— Start MATERIAL PROVIDED —
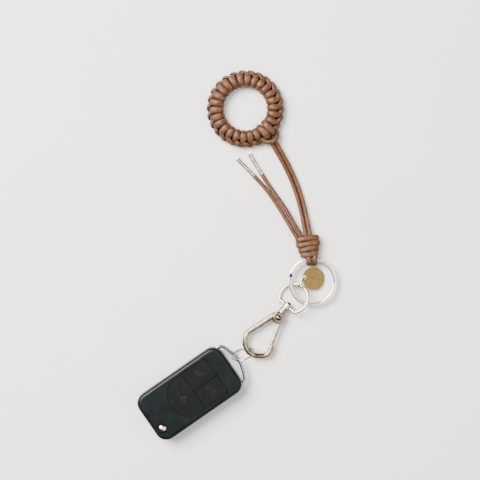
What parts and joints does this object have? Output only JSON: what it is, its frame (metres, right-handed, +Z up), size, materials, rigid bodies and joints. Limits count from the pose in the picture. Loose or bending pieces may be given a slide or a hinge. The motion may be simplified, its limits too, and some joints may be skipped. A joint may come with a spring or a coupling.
{
  "type": "wristlet keychain",
  "caption": "Wristlet keychain: cord-hitched finger loop on a knotted leather lanyard with a split ring, tag, swivel hook and a flip-key fob.",
  "frame": {"origin": "under the middle of the outline (free cords left out), on the surface that the keychain lies on", "axes": "+Z up from the surface, +Y towards the finger loop, +X to the right seen from above"},
  "size_m": [0.1432, 0.2657, 0.016],
  "materials": {
    "leather_cord": "semi-matt round leather cord",
    "ring_steel": "plain steel",
    "nickel_plate": "bright nickel plate",
    "pale_gold_plate": "pale gold plate, polished",
    "cap_plate": "polished plate",
    "tag_brass": "satin brass, blank",
    "spring_steel": "bare spring steel",
    "fob_plastic": "fine-textured plastic",
    "button_rubber": "soft matt rubber",
    "bail_plate": "dark bright plate",
    "release_plate": "polished plate",
    "blade_steel": "ground key steel",
    "hub_alloy": "die-cast hub",
    "circuit_board": "coated glass fibre board",
    "cell_steel": "cell can",
    "chip_glass": "moulded chip"
  },
  "bodies": {
    "lanyard": {"standing_cord_left": "leather_cord", "standing_cord_right": "leather_cord", "tail_cord_left": "leather_cord", "tail_cord_right": "leather_cord", "tail_cap_left": "cap_plate", "tail_cap_right": "cap_plate", "ring_eye_left": "leather_cord", "ring_eye_right": "leather_cord", "gathering_knot": "leather_cord"},
    "finger_loop": {"core_ring": "ring_steel", "braid_cover": "leather_cord", "lanyard_hitch": "leather_cord"},
    "split_ring": {"split_ring": "nickel_plate"},
    "swivel_ring": {"swivel_ring": "pale_gold_plate"},
    "tag_link": {"tag_jump_ring": "pale_gold_plate"},
    "tag": {"tag_disc": "tag_brass"},
    "hook": {"hook_body": "pale_gold_plate", "swivel_stud": "pale_gold_plate", "gate_rivet": "pale_gold_plate"},
    "gate": {"hook_gate": "pale_gold_plate", "gate_spring": "spring_steel"},
    "fob_link": {"fob_link_ring": "nickel_plate"},
    "fob": {"fob_upper_shell": "fob_plastic", "fob_lower_shell": "fob_plastic", "fob_bail": "bail_plate", "fob_battery_cover": "fob_plastic", "fob_key_pivot_pin": "ring_steel", "fob_screw": "ring_steel", "fob_battery": "cell_steel", "fob_circuit_board": "circuit_board", "fob_transponder": "chip_glass", "fob_key_spring": "spring_steel", "fob_button_web": "button_rubber"},
    "fob_button_large": {"fob_button_large": "button_rubber"},
    "fob_button_top": {"fob_button_top": "button_rubber"},
    "fob_button_right": {"fob_button_right": "button_rubber"},
    "fob_release": {"fob_release_button": "release_plate"},
    "fob_key": {"fob_key_hub": "hub_alloy", "fob_key_blade": "blade_steel", "fob_roll_pin": "ring_steel"}
  },
  "joints": [
    {"name": "loop_swing", "type": "hinge", "parent": "lanyard", "child": "finger_loop", "pos_m": [0.0242, 0.0834, 0.0049], "axis": [0, 0, 1], "range_deg": [-18, 8]},
    {"name": "split_ring_turn", "type": "hinge", "parent": "lanyard", "child": "split_ring", "pos_m": [0.05408, -0.02013, 0.0049], "axis": [0, 0, 1], "range_deg": [-14, 14]},
    {"name": "swivel_ring_slide", "type": "hinge", "parent": "split_ring", "child": "swivel_ring", "pos_m": [0.05408, -0.02013, 0.0049], "axis": [0, 0, 1], "range_deg": [-10, 10]},
    {"name": "tag_link_swing", "type": "hinge", "parent": "swivel_ring", "child": "tag_link", "pos_m": [0.04442, -0.02218, 0.00377], "axis": [0.8962, -0.3284, 0.2984], "range_deg": [0, 15]},
    {"name": "tag_lift", "type": "hinge", "parent": "tag_link", "child": "tag", "pos_m": [0.0484, -0.0168, 0.0059], "axis": [0, -1, 0], "range_deg": [0, 30]},
    {"name": "hook_swivel", "type": "hinge", "parent": "swivel_ring", "child": "hook", "pos_m": [0.0405, -0.03185, 0.0049], "axis": [-0.6561, -0.7547, 0], "continuous": true},
    {"name": "gate_open", "type": "hinge", "parent": "hook", "child": "gate", "pos_m": [0.0294, -0.0458, 0.0049], "axis": [0, 0, -1], "range_deg": [0, 24], "stiffness_Nm_per_rad": 0.006, "springref_deg": -17.19},
    {"name": "fob_link_swing", "type": "hinge", "parent": "hook", "child": "fob_link", "pos_m": [0.0076, -0.0694, 0.0049], "axis": [0, 0, 1], "range_deg": [-8, 8]},
    {"name": "fob_swing", "type": "hinge", "parent": "fob_link", "child": "fob", "pos_m": [-0.0015, -0.0734, 0.0077], "axis": [0, 0, 1], "range_deg": [-10, 10]},
    {"name": "button_large_press", "type": "slide", "parent": "fob", "child": "fob_button_large", "axis": [0, 0, -1], "range_m": [0, 0.0005], "stiffness_N_per_m": 150, "springref_m": -0.001},
    {"name": "button_top_press", "type": "slide", "parent": "fob", "child": "fob_button_top", "axis": [0, 0, -1], "range_m": [0, 0.0005], "stiffness_N_per_m": 150, "springref_m": -0.001},
    {"name": "button_right_press", "type": "slide", "parent": "fob", "child": "fob_button_right", "axis": [0, 0, -1], "range_m": [0, 0.0005], "stiffness_N_per_m": 150, "springref_m": -0.001},
    {"name": "release_press", "type": "slide", "parent": "fob", "child": "fob_release", "axis": [0, 0, -1], "range_m": [0, 0.0015], "stiffness_N_per_m": 120, "springref_m": -0.001},
    {"name": "key_flip", "type": "hinge", "parent": "fob", "child": "fob_key", "pos_m": [-0.05373, -0.12444, 0.0078], "axis": [0, 0, -1], "range_deg": [0, 180]}
  ]
}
— End MATERIAL PROVIDED —
SHORT PROBLEM >> Repeat the data verbatim.

SOLVED PROBLEM >>
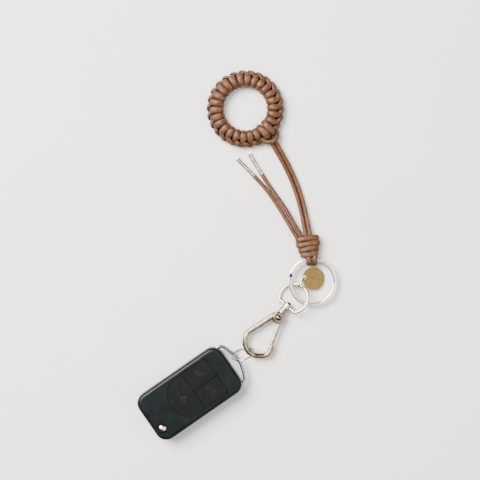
What parts and joints does this object have? Output only JSON: what it is, its frame (metres, right-handed, +Z up), size, materials, rigid bodies and joints. Limits count from the pose in the picture. Loose or bending pieces may be given a slide or a hinge. The motion may be simplified, its limits too, and some joints may be skipped. A joint may come with a spring or a coupling.
{
  "type": "wristlet keychain",
  "caption": "Wristlet keychain: cord-hitched finger loop on a knotted leather lanyard with a split ring, tag, swivel hook and a flip-key fob.",
  "frame": {"origin": "under the middle of the outline (free cords left out), on the surface that the keychain lies on", "axes": "+Z up from the surface, +Y towards the finger loop, +X to the right seen from above"},
  "size_m": [0.1432, 0.2657, 0.016],
  "materials": {
    "leather_cord": "semi-matt round leather cord",
    "ring_steel": "plain steel",
    "nickel_plate": "bright nickel plate",
    "pale_gold_plate": "pale gold plate, polished",
    "cap_plate": "polished plate",
    "tag_brass": "satin brass, blank",
    "spring_steel": "bare spring steel",
    "fob_plastic": "fine-textured plastic",
    "button_rubber": "soft matt rubber",
    "bail_plate": "dark bright plate",
    "release_plate": "polished plate",
    "blade_steel": "ground key steel",
    "hub_alloy": "die-cast hub",
    "circuit_board": "coated glass fibre board",
    "cell_steel": "cell can",
    "chip_glass": "moulded chip"
  },
  "bodies": {
    "lanyard": {"standing_cord_left": "leather_cord", "standing_cord_right": "leather_cord", "tail_cord_left": "leather_cord", "tail_cord_right": "leather_cord", "tail_cap_left": "cap_plate", "tail_cap_right": "cap_plate", "ring_eye_left": "leather_cord", "ring_eye_right": "leather_cord", "gathering_knot": "leather_cord"},
    "finger_loop": {"core_ring": "ring_steel", "braid_cover": "leather_cord", "lanyard_hitch": "leather_cord"},
    "split_ring": {"split_ring": "nickel_plate"},
    "swivel_ring": {"swivel_ring": "pale_gold_plate"},
    "tag_link": {"tag_jump_ring": "pale_gold_plate"},
    "tag": {"tag_disc": "tag_brass"},
    "hook": {"hook_body": "pale_gold_plate", "swivel_stud": "pale_gold_plate", "gate_rivet": "pale_gold_plate"},
    "gate": {"hook_gate": "pale_gold_plate", "gate_spring": "spring_steel"},
    "fob_link": {"fob_link_ring": "nickel_plate"},
    "fob": {"fob_upper_shell": "fob_plastic", "fob_lower_shell": "fob_plastic", "fob_bail": "bail_plate", "fob_battery_cover": "fob_plastic", "fob_key_pivot_pin": "ring_steel", "fob_screw": "ring_steel", "fob_battery": "cell_steel", "fob_circuit_board": "circuit_board", "fob_transponder": "chip_glass", "fob_key_spring": "spring_steel", "fob_button_web": "button_rubber"},
    "fob_button_large": {"fob_button_large": "button_rubber"},
    "fob_button_top": {"fob_button_top": "button_rubber"},
    "fob_button_right": {"fob_button_right": "button_rubber"},
    "fob_release": {"fob_release_button": "release_plate"},
    "fob_key": {"fob_key_hub": "hub_alloy", "fob_key_blade": "blade_steel", "fob_roll_pin": "ring_steel"}
  },
  "joints": [
    {"name": "loop_swing", "type": "hinge", "parent": "lanyard", "child": "finger_loop", "pos_m": [0.0242, 0.0834, 0.0049], "axis": [0, 0, 1], "range_deg": [-18, 8]},
    {"name": "split_ring_turn", "type": "hinge", "parent": "lanyard", "child": "split_ring", "pos_m": [0.05408, -0.02013, 0.0049], "axis": [0, 0, 1], "range_deg": [-14, 14]},
    {"name": "swivel_ring_slide", "type": "hinge", "parent": "split_ring", "child": "swivel_ring", "pos_m": [0.05408, -0.02013, 0.0049], "axis": [0, 0, 1], "range_deg": [-10, 10]},
    {"name": "tag_link_swing", "type": "hinge", "parent": "swivel_ring", "child": "tag_link", "pos_m": [0.04442, -0.02218, 0.00377], "axis": [0.8962, -0.3284, 0.2984], "range_deg": [0, 15]},
    {"name": "tag_lift", "type": "hinge", "parent": "tag_link", "child": "tag", "pos_m": [0.0484, -0.0168, 0.0059], "axis": [0, -1, 0], "range_deg": [0, 30]},
    {"name": "hook_swivel", "type": "hinge", "parent": "swivel_ring", "child": "hook", "pos_m": [0.0405, -0.03185, 0.0049], "axis": [-0.6561, -0.7547, 0], "continuous": true},
    {"name": "gate_open", "type": "hinge", "parent": "hook", "child": "gate", "pos_m": [0.0294, -0.0458, 0.0049], "axis": [0, 0, -1], "range_deg": [0, 24], "stiffness_Nm_per_rad": 0.006, "springref_deg": -17.19},
    {"name": "fob_link_swing", "type": "hinge", "parent": "hook", "child": "fob_link", "pos_m": [0.0076, -0.0694, 0.0049], "axis": [0, 0, 1], "range_deg": [-8, 8]},
    {"name": "fob_swing", "type": "hinge", "parent": "fob_link", "child": "fob", "pos_m": [-0.0015, -0.0734, 0.0077], "axis": [0, 0, 1], "range_deg": [-10, 10]},
    {"name": "button_large_press", "type": "slide", "parent": "fob", "child": "fob_button_large", "axis": [0, 0, -1], "range_m": [0, 0.0005], "stiffness_N_per_m": 150, "springref_m": -0.001},
    {"name": "button_top_press", "type": "slide", "parent": "fob", "child": "fob_button_top", "axis": [0, 0, -1], "range_m": [0, 0.0005], "stiffness_N_per_m": 150, "springref_m": -0.001},
    {"name": "button_right_press", "type": "slide", "parent": "fob", "child": "fob_button_right", "axis": [0, 0, -1], "range_m": [0, 0.0005], "stiffness_N_per_m": 150, "springref_m": -0.001},
    {"name": "release_press", "type": "slide", "parent": "fob", "child": "fob_release", "axis": [0, 0, -1], "range_m": [0, 0.0015], "stiffness_N_per_m": 120, "springref_m": -0.001},
    {"name": "key_flip", "type": "hinge", "parent": "fob", "child": "fob_key", "pos_m": [-0.05373, -0.12444, 0.0078], "axis": [0, 0, -1], "range_deg": [0, 180]}
  ]
}